Fort Hill hasn’t shied away from beefing up its schedule in recent years.
The Maryland playoff system, which admits every MPSSAA member in all six classes, allows teams to schedule with no risk of missing the postseason.
Even so, the Sentinels haven’t lost to an out-of-conference foe since 2019 against Cathedral Prep.
Fort Hill went 2-0 versus Maryland Class 4A Old Mill (28-13, 9-7) and Class 3A Oakdale (42-7, 49-21) and beat Ohio Division 1 Wadsworth, 36-35, and Virginia 5A Briar Woods, 28-0, over the last three years.
“We have a really difficult time scheduling,” Alkire said. “Teams tell us no all the time, so when another small school that’s your size wants to play a game and you have an opening, it would be hypocritical of us to tell another team no when we get upset all the time with teams telling us no.
“We work with the premise that we can beat anybody. That may or may not be true some years, but we’re never going to go into a game thinking we don’t have the opportunity to win.
“There are teams out there we wouldn’t schedule like St. Frances, who reached out to us about playing a regular season game, because we won’t be able to compete with a team that nationally recruits.”
Alkire said the prospect of getting more eyeballs on his players to help with recruiting was also a factor in picking up Dunbar.
“One of our major goals is to get our kids to school and into college, and those kids that want to get to the next level need games against teams like Dunbar, Wadsworth and better quality schools to help out with that,” he said.
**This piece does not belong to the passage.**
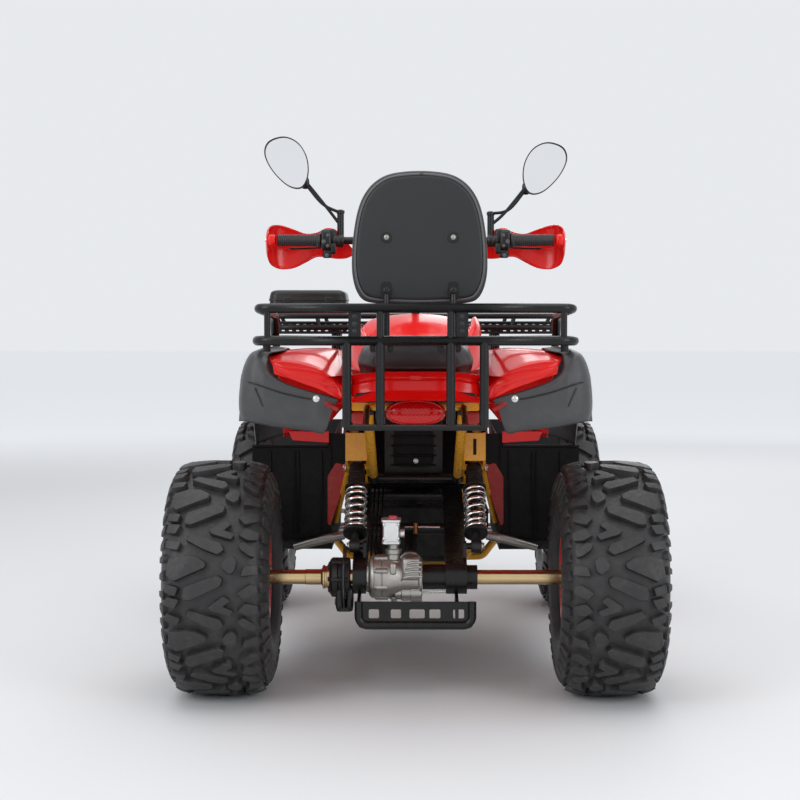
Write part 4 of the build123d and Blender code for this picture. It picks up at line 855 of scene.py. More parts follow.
class QUADBIKE_OT_seat(QuadOperator, bpy.types.Operator):
    """Two-up saddle with crowned cushion, side panels and piping"""
    bl_idname = "quadbike.seat"
    bl_label = "Seat"

    def execute(self, context):
        rows, columns = 180, 132
        run = smooth_run(SEAT_STATIONS, rows)
        y, bottom, top, low, high = run.T[:, :, None]
        turn = 0.20 * pi
        half = columns // 2
        a = np.concatenate([np.linspace(turn, pi - turn, half), np.linspace(pi - turn, tau + turn, half)])
        across = superpower(np.cos(a), SEAT_POWERS[0])
        share = (superpower(np.sin(a), SEAT_POWERS[1]) + 1) / 2
        width = bottom + (top - bottom) * share
        near_end = np.clip(np.minimum(y - y[0], y[-1] - y) / 26.0, 0, 1)
        swell = (1 - (1 - near_end) ** 2.6) ** (1 / 2.6)
        scale = 0.80 + 0.20 * swell
        x = across * width * scale
        z = low + (high - low) * (0.5 + (share - 0.5) * (0.72 + 0.28 * swell))
        topness = np.clip((share - 0.75) * 4, 0, 1)
        for line in SEAT_SEAMS_Y:
            z = z - SEAM_DEPTH * topness * np.exp(-((y - line) / SEAM_WIDTH) ** 2)
        z = z + 1.2 * topness * np.sin(x / 31.0 + y / 47.0) * np.sin(y / 63.0 + 1.3)
        grid = np.stack([x, np.broadcast_to(y, x.shape), z], axis=-1)
        cushion = Piece()
        cushion.add(grid[:, :half], ring=False)
        cushion.add(grid[:, half:], ring=False, slot=1)
        for row, turn_back in ((0, 1), (-1, -1)):
            ring = grid[row]
            middle = ring.mean(axis=0)
            cushion.add(np.stack([ring, middle + (ring - middle) * 0.5 + [0, -4.0 * turn_back, 0],
                                  middle + (ring - middle) * 0.02 + [0, -5.0 * turn_back, 0]]))
        seat = cushion.build("seat_cushion", ["seat_vinyl", "side_vinyl"], "seat_vinyl", crease=50,
                             replaces=("seat",))
        seams = Piece()
        radius = self.looks.seam_radius / MM
        left, right = grid[2:, half - 1][::-1], grid[2:, 0]
        back = grid[2, :half][::-1]
        path = np.concatenate([left, back[1:-1], right])
        path[:, 2] += 0.8
        seams.rod(path[::2], radius * 0.8, 10)
        seams.build("seat_piping", "seam_piping", "seat_vinyl")
        return {"FINISHED"}


# Backrest: half outline of the cushion as (x, z), from the top round to the bottom
BACK_OUTLINE = [(0, 1225), (64, 1219), (102, 1201), (128, 1171), (143, 1133), (152, 1083), (155.5, 1032),
                (154, 994),
                (145, 961), (128, 940), (96, 933), (48, 931), (0, 930)]
# Its middle and half sizes, how it sits beside the middle of the vehicle, and the stays' and screws' places
BACK_MIDDLE = (0.0, 1078.0)
BACK_HALVES = (155.0, 147.0)
BACK_SHARE, BACK_SHIFT = 0.965, 9
STAYS_X = (-64, 83)


def back_loop(inset, count=144):
    """The backrest's outline moved in towards its middle, the same distance at the widest place and at the top."""
    half = np.asarray(BACK_OUTLINE, float)
    whole = np.concatenate([half, half[-2:0:-1] * [-1, 1]])
    loop = smooth_loop(whole, count)
    middle = np.array(BACK_MIDDLE)
    return middle + (loop - middle) * np.maximum(1 - inset / np.array(BACK_HALVES), 0.0)


class QUADBIKE_OT_backrest(QuadOperator, bpy.types.Operator):
    """Backrest cushion with piping on a flat board, with its screws and two stays"""
    bl_idname = "quadbike.backrest"
    bl_label = "Backrest"

    def execute(self, context):
        def ring(inset, y):
            loop = back_loop(inset)
            return np.stack([loop[:, 0] * BACK_SHARE + BACK_SHIFT, np.full(len(loop), y), loop[:, 1]], axis=-1)

        cushion = Piece()
        cushion.add(through(ring, (155, -927), (60, -927), (14, -927), (3, -926), (0.4, -921), (0, -912),
                            (0.6, -900), (3, -890), (9, -882), (16, -878.6), (20, -880.6), (24, -878), (40, -873),
                            (70, -869.5), (110, -868), (155, -867.5)))
        pad = cushion.build("backrest_cushion", "seat_vinyl", "seat_vinyl", crease=60, replaces=("backrest_pad",))

        board = Piece()
        board.add(through(ring, (155, -935), (60, -935), (18, -935), (14.5, -934.6), (12.4, -933.4), (11.6, -931),
                          (11.6, -928)))
        for x in STAYS_X:
            board.add(turned([(0, 20), (0.2, 20), (3.2, 12), (3.4, 8)], (x, -935.2, 1078), AHEAD, 32))
        board.build("backrest_panel", "backrest_board", "dark_plastic", crease=30, replaces=("backrest_shell",))
        seam = Piece()
        radius = self.looks.seam_radius / MM
        loop = ring(8.6, -928.5)
        seam.add(tube(np.concatenate([loop, loop[:2]]), radius, 10))
        seam.build("backrest_piping", "seam_piping", "seat_vinyl")

        stays = Piece()
        for x in STAYS_X:
            path = smooth_run([(x, -944, 860), (x, -944, 900), (x, -943, 930), (x, -941, 950), (x, -940, 960)], 24)
            stays.rod(path, tapered(path, [0, 14, 23], [7.5, 7, 5]))
            stays.add(plate(box_outline(26, 40, 10), 5, 1, (x, -935.5, 962), across=LEFT))
            stays.add(hex_bolt((x, -940, 961), BACK, 8, 6))
        stays.build("backrest_stays", "black_powder_coat", "black_metal")
        screws = Piece()
        for x in STAYS_X:
            screws.add(dome_screw((x, -936.4, 1078), BACK, 4.6, 3.4), slot=1)
            screws.add(turned([(0, 0), (0, 12.5), (1.2, 12), (1.4, 0)], (x, -935.2, 1078), BACK, 32))
            screws.add(dome_screw((x, -946, 961), BACK, 6.5))
        screws.build("backrest_screws", ["smooth_black_plastic", "bare_forging"], "grey_steel")
        return {"FINISHED"}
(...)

While Week 2 will mark the first time Fort Hill and Dunbar have met in the regular season, the Poets have squared off with the Sentinels’ city rival before the playoffs.
Allegany won a 49-42 thriller over Dunbar to open the 2017 season at Greenway Avenue Stadium, as Karson Robinette ran for 232 yards and scored two touchdowns, and Elisha Llewellyn ran for 151 yards and scored four times.
Fort Hill, which returns most of its production at skill positions but loses its entire offensive line, is hoping for a similar early-season result.